L'entourage des garçons est aussi ce qu'il
était. Au foyer, le travail scolaire s'effectue
sous l'oeil de la mère et en l'absence du
père. L'école, qui ne semble pas savoir
que la garde partagée existe, continue, sexistement,
à expédier à la mère seulement les
bulletins et les autres relevés scolaires. Quand le
jeune garçon arrive à la maternelle puis à
l'école, il entre dans un monde massivement
féminin. Il y cherchera en vain parmi les adultes qui
l'entourent des présences et des modèles
masculins. La petite fille trouve partout, à la
maison comme à l'école, des exemples de femmes
sensibles, chaleureuses, délicates, cultivées.
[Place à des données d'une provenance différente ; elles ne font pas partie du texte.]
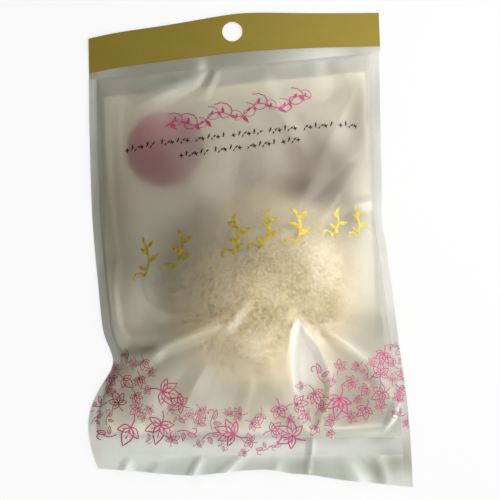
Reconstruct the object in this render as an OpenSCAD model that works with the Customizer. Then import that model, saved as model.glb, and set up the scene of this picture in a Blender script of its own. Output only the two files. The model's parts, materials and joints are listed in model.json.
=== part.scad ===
// A half-ball konjac sponge in its sealed film bag, lying on its back.
// Millimetres. The origin is the middle of the bag's outline on the surface that it lies on,
// +X is to the right, +Y towards the header and +Z out of the front.

/* [Bag] */
// Width of the bag, laid flat
bag_w = 120; // [100:1:140]
// Length of the bag, from the skirt's lowest corner to the header's highest edge
bag_l = 185; // [165:1:210]
// Thickness of one layer of film, thicker than the real film so that it can be handled as a solid
film_t = 0.15; // [0.1:0.05:0.25]
// Width of each side weld
side_weld_w = 3; // [2:0.5:5]
// Height of the ribbed weld at the bottom
bottom_weld_h = 6.2; // [4:0.2:8]

/* [Header] */
// Height of the printed header band
header_h = 14.5; // [13:0.5:18]
// Radius of the hang hole
hang_hole_r = 4; // [2.5:0.5:5]
// How far the hang hole's centre lies left of the bag's middle
hang_hole_left = 2.4; // [0:0.2:10]
// How far the hang hole's centre lies below the header's top edge
hang_hole_drop = 7.1; // [6:0.1:8]
// Height of the plain weld under the printed band, at its ends
top_weld_h = 1.6; // [1:0.2:4]
// Free film on each side of the line along which the header folds
fold_gap = 0.45; // [0.4:0.05:0.8]

/* [Skirt] */
// Height of the loose skirt under the bottom weld, at the left corner
skirt_left_h = 5.2; // [4:0.2:9]
// Height of the loose skirt at the right corner
skirt_right_h = 11.8; // [9:0.2:14]
// How high the front layer of the skirt lifts off the back layer
skirt_lift = 2.4; // [1:0.2:5]
// Waves along the free edge of the skirt's front layer
skirt_waves = 3; // [1:1:5]

/* [Sponge] */
// Diameter of the sponge's flat back
sponge_d = 75; // [60:1:80]
// Height of the sponge from its flat back to the top of its dome
sponge_h = 29; // [20:1:36]
// Radius of the rim between the flat back and the dome
sponge_rim_r = 3; // [1:0.5:5]
// How far the sponge's centre lies right of the bag's middle
sponge_x = 6.4; // [0:0.2:9]
// How far the sponge's centre lies below the bag's middle
sponge_drop = 17; // [10:0.5:20]
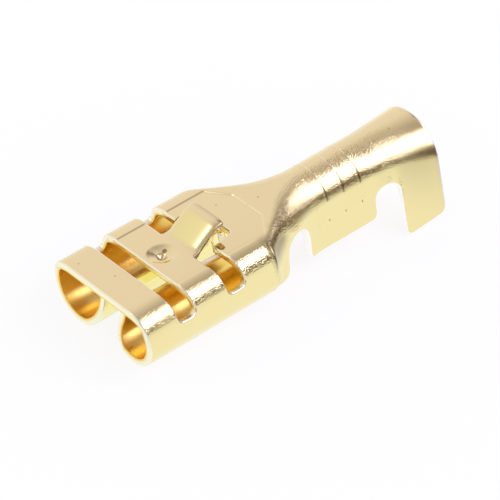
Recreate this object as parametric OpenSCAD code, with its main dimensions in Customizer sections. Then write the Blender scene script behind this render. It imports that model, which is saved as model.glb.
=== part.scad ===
// Female spade terminal, stamped and folded from one strip of brass.
// X runs from the mouth to the wire end along the strip, Y across it, and the
// outer face of the contact plate is z = 0 until the part is laid down at rest.

/* [Sheet] */
// Thickness of the brass strip
sheet_t = 0.4; // [0.3:0.05:0.5]

/* [Receptacle] */
// Width across the outside of the two rolls
receptacle_w = 7.6; // [7.2:0.1:8.4]
// Length of the full rolls, from the mouth to where the neck starts
roll_len = 7.5; // [7.2:0.1:9]
// Outside radius of the bend from the plate into a roll
shoulder_r = 1; // [0.9:0.05:1.2]
// Angle turned by that bend
shoulder_turn = 68; // [60:1:75]
// Outside radius of the upright side of a roll
flank_r = 2.1; // [1.9:0.1:2.5]
// Angle turned by the upright side
flank_turn = 46; // [42:1:50]
// Outside radius of the belly of a roll
belly_r = 1.67; // [1.6:0.01:1.75]
// Angle turned by the belly
belly_turn = 114; // [110:1:118]
// Outside radius of the bend below the inner edge of a roll
lip_r = 1.13; // [1:0.01:1.25]
// Angle turned by that bend
lip_turn = 47; // [43:1:50]
// Straight stretch at the inner edge of a roll
lip_len = 0.65; // [0.45:0.05:0.7]
// Set-back of the lead-in at the inner edge of a roll
lead_in = 0.75; // [0.3:0.05:1.2]
// Height of the lead-in, measured up the inner wall to the free edge
lead_in_h = 1.85; // [1:0.05:1.9]

/* [Slots] */
// Distance from the mouth to the first cross slot
slot_1_x = 1.8; // [1.4:0.1:2.1]
// Length of the first cross slot, along the strip
slot_1_len = 1.02; // [0.7:0.02:1.2]
// Distance from the mouth to the second cross slot
slot_2_x = 4.7; // [4.6:0.1:5]
// Length of the second cross slot, along the strip
slot_2_len = 1.08; // [0.7:0.02:1.2]
// How far the slots run down the outer walls
slot_drop = 1; // [0.8:0.05:1.1]
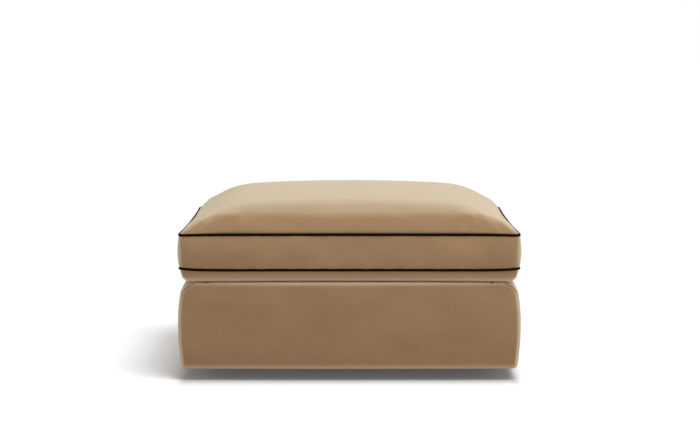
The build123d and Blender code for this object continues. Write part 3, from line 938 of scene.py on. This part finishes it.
def plump(obj, held, sizes):
    """Blows the cloth up a little between the points that the seams hold."""
    rest = [vertex.co.copy() for vertex in obj.data.vertices]
    group = obj.vertex_groups.new(name="held")
    group.add(held, 1.0, "REPLACE")
    cloth = obj.modifiers.new("Plump", "CLOTH")
    settings = cloth.settings
    settings.quality = 6
    settings.mass = 0.4
    settings.tension_stiffness = settings.compression_stiffness = 18
    settings.shear_stiffness = 8
    settings.bending_stiffness = 1.2
    settings.use_pressure = True
    settings.uniform_pressure_force = sizes.pressure
    settings.shrink_min = settings.shrink_max = -0.012
    settings.vertex_group_mass = "held"
    settings.effector_weights.gravity = 0
    scene = bpy.context.scene
    cloth.point_cache.frame_start, cloth.point_cache.frame_end = 1, SIMULATED_FRAMES
    for number in range(1, SIMULATED_FRAMES + 1):
        scene.frame_set(number)
    shaped = obj.evaluated_get(bpy.context.evaluated_depsgraph_get())
    moved = [vertex.co.copy() for vertex in shaped.data.vertices]
    obj.modifiers.remove(cloth)
    scene.frame_set(1)
    for vertex, start, end in zip(obj.data.vertices, rest, moved):
        step = end - start
        if step.length > sizes.swell_limit:
            step *= sizes.swell_limit / step.length
        if start.z > LOWER_SEAM - CREASED_BELOW:
            vertex.co = start + step
    obj.vertex_groups.clear()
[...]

Le jeune garçon, lui, ne peut discuter instruction et
culture qu'avec des femmes. Comme il a, lui aussi,
besoin de modèles, il les cherche et les trouve là
où les hommes se manifestent : dans le sport, dans la
gestion pratiquée à la machette, dans
l'informatique unidimensionnelle et sans état
d'âme, dans le jargon et les attitudes du leadership
et de l'entrepreneurship à courte vue.
Très tôt, la société cassée en
deux place le jeune garçon face à une alternative
sans échappatoire : ou il consent aux longs efforts qui
conduisent aux sommets de la pyramide sociale ou il se
désintéresse de tout cela et se résigne
à un petit pain, quitte à s'intégrer
aux groupes de pression qui pratiquent le coup de force. Il
choisit. Pourquoi se fatiguerait-il à essayer
d'atteindre les échelons intermédiaires
puisque la société les supprime à mesure
sous prétexte de rationalisation?
De quoi pleurer? Oui. De quoi se décourager?
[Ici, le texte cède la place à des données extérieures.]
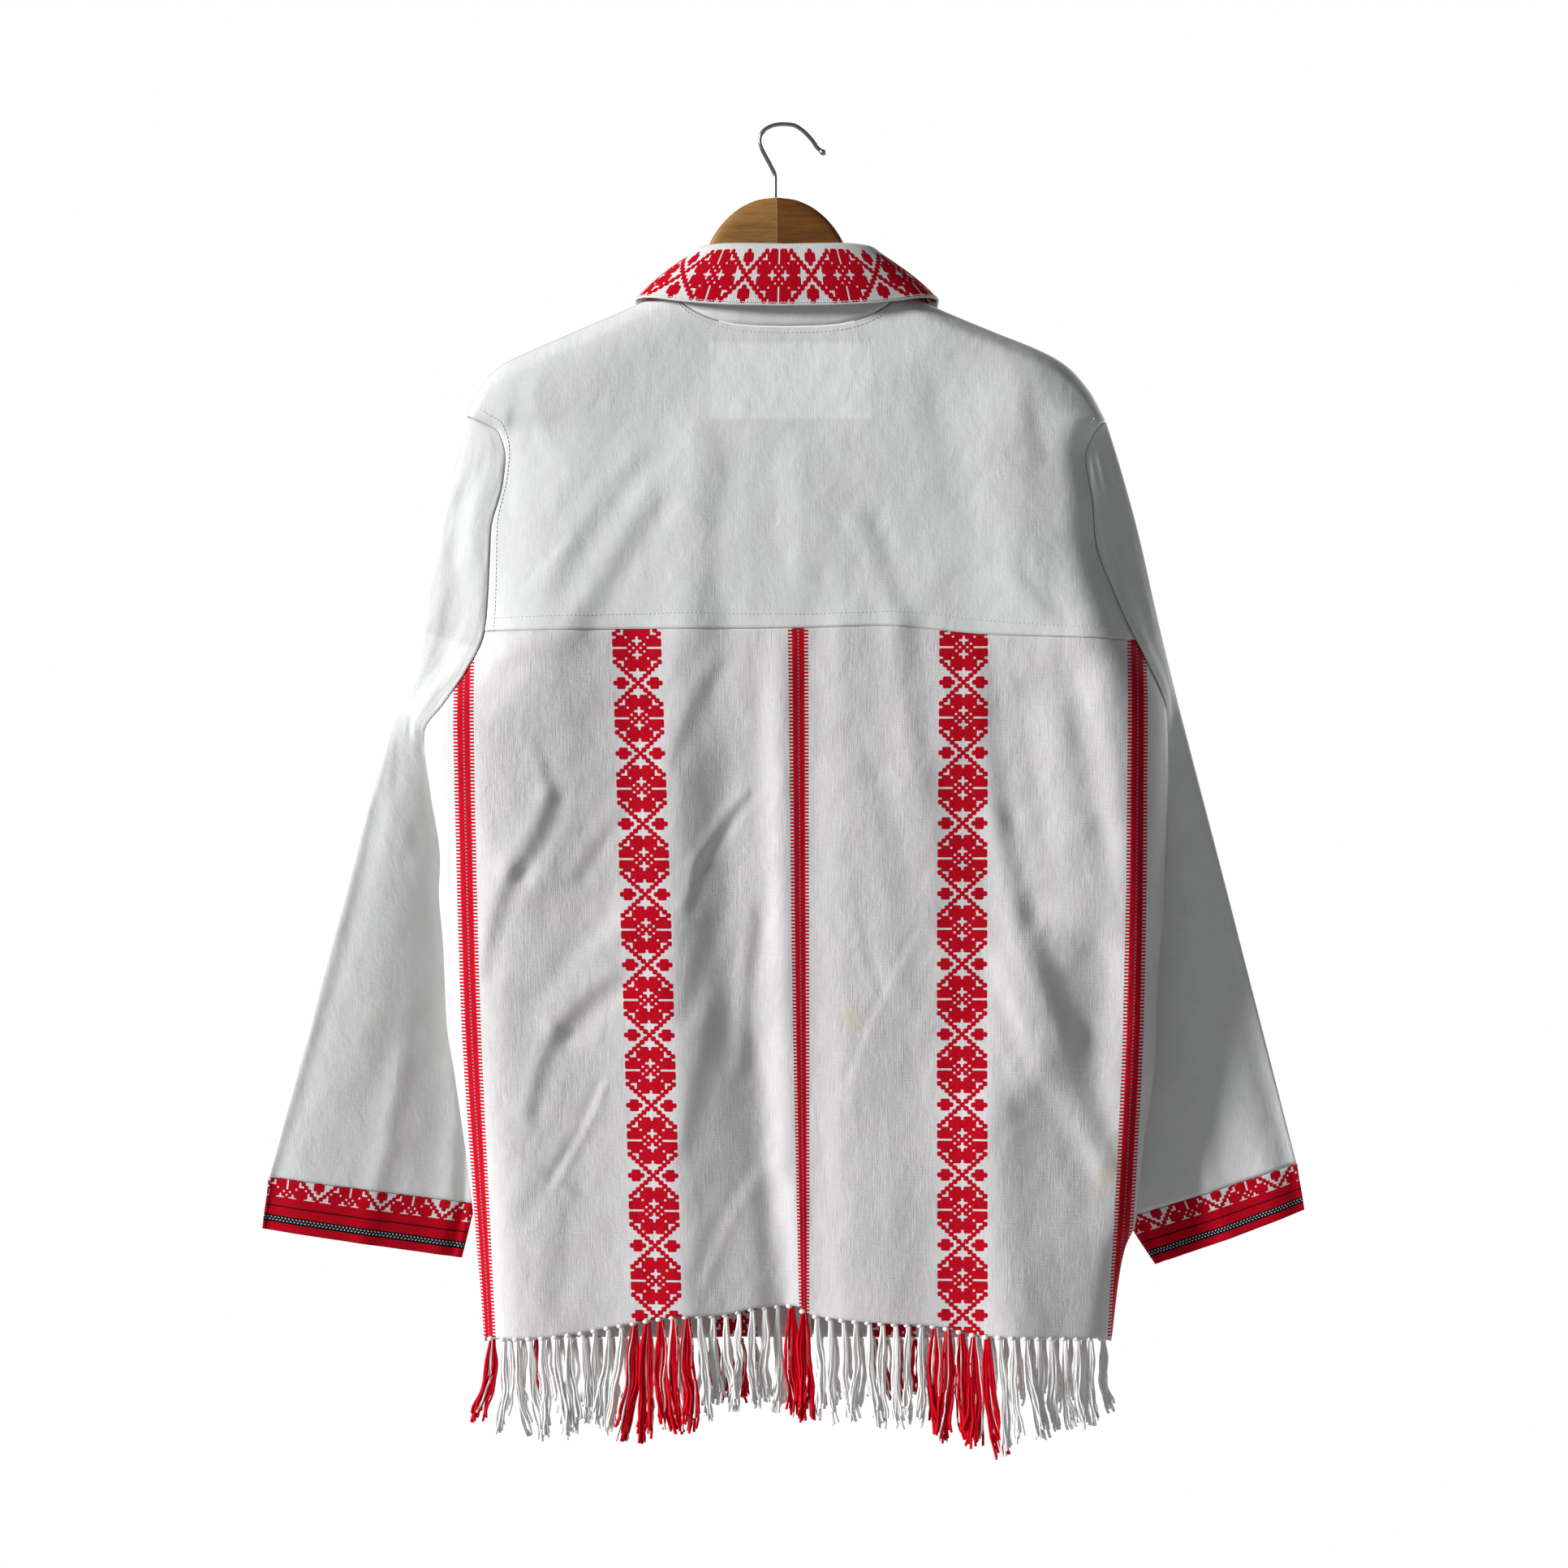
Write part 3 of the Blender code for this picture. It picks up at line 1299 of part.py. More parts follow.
make_back_yoke()
make_back_panel()
make_front("front_left", -1.0)
make_front("front_right", 1.0)
make_placket()
make_buttons()
make_sleeves()
make_collar()
make_fringes()
make_hanger_half("hanger_left", -1.0, LIGHT_WOOD)
make_hanger_half("hanger_right", 1.0, DARK_WOOD)
make_hook()
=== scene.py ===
"""Looks of a white woven overshirt that hangs on a two-piece wooden hanger.

The garment is seen from the back. Tables give x and the drop below the hook in millimetres;
meshes are made in metres. The back of the garment faces -Y and the wearer's left is at -X.
"""
import logging
import math
from dataclasses import dataclass
from enum import Enum
from typing import Optional, Sequence, Union

import bmesh
import bpy
import numpy as np
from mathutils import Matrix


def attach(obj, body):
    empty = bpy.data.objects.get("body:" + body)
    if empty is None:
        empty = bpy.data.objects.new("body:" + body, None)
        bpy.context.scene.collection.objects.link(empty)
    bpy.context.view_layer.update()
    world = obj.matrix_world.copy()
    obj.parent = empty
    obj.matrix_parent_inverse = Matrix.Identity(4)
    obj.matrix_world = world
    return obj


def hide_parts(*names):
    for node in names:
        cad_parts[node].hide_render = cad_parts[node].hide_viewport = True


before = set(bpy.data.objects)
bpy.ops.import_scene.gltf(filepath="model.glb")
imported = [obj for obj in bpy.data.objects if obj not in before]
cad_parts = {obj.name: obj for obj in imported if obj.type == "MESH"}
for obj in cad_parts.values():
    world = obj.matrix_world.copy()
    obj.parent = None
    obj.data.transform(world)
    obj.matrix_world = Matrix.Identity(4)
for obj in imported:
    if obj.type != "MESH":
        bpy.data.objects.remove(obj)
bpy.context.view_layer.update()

LOG = logging.getLogger("overshirt")

Table = Sequence[Sequence[float]]
Tree = bpy.types.NodeTree
Socket = bpy.types.NodeSocket
Piece = bpy.types.Object
Paint = bpy.types.Material
Array = np.ndarray
Input = Union[Socket, float, Sequence[float], None]

MM = 0.001
BODY = "root"
MATH = "ShaderNodeMath"
MIX = "ShaderNodeMix"
GROUP_IN = "NodeGroupInput"
GROUP_OUT = "NodeGroupOutput"


class Side(Enum):
    """Which side of the middle plane a sheet hangs on."""

    BACK = -1.0
    FRONT = 1.0


class Half(Enum):
    """Wearer's left or right half."""

    LEFT = -1.0
    RIGHT = 1.0


# Body outline by drop, mm: columns drop, x
LEFT_EDGE = (
    (121.5, -84.3), (127.6, -97), (136.8, -116.2), (153, -153.7), (167.6, -187.3), (178.4, -209.8),
    (189.4, -222.7), (202.6, -231), (217.5, -239.4), (224, -226), (231.5, -213.5), (250, -208.5),
    (268.1, -210.5), (305.3, -219.6), (352.3, -222), (379.7, -224.5), (409.6, -237.9), (435, -256),
    (455.4, -270.2), (463, -270.2), (502, -265.6), (553, -258.4), (575, -259.3), (615, -256.2),
    (674, -253.5), (712, -247.7), (805, -234.9), (898, -226.3), (915, -225.4),
)
RIGHT_EDGE = (
    (124, 87.7), (129, 99), (138.6, 119), (155, 158.3), (170.3, 195.6), (180.3, 212.3), (198.9, 229.2),
    (221.1, 241.4), (235, 231), (249.2, 226), (286.4, 231.2), (310.8, 233), (352.3, 247.7),
    (378.2, 259.3), (404.1, 272.5), (424.3, 282.5), (436.5, 287), (463, 288.4), (480, 288.6),
    (525.5, 288.2), (587, 286.4), (639, 281.8), (698, 280), (768, 270.8), (824, 264.4), (843, 256.4),
    (861, 252.5), (915, 245.8),
)
SHOULDER_DROP = {Half.LEFT: 217.5, Half.RIGHT: 221.1}
ARMPIT_DROP = {Half.LEFT: 455.4, Half.RIGHT: 436.5}
RIDGE_ROWS = {Half.LEFT: 9, Half.RIGHT: 8}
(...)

Non. Mais de quoi inviter les pères à
s'intéresser à l'école, de quoi
presser les écoles de renseigner les pères autant
que les mères, de quoi inciter la garderie et
l'école à recruter leurs personnels de
façon moins unisexuée, de quoi montrer aux pouvoirs
publics et privés ce qu'il en coûte à la
longue de toujours parier sur les «gros bras» de la
gestion à la Rambo.
Le Conseil supérieur de l'Éducation a
parlé clairement. Faudra-t-il qu'il nous
resserve les mêmes verdicts dans cinq ans?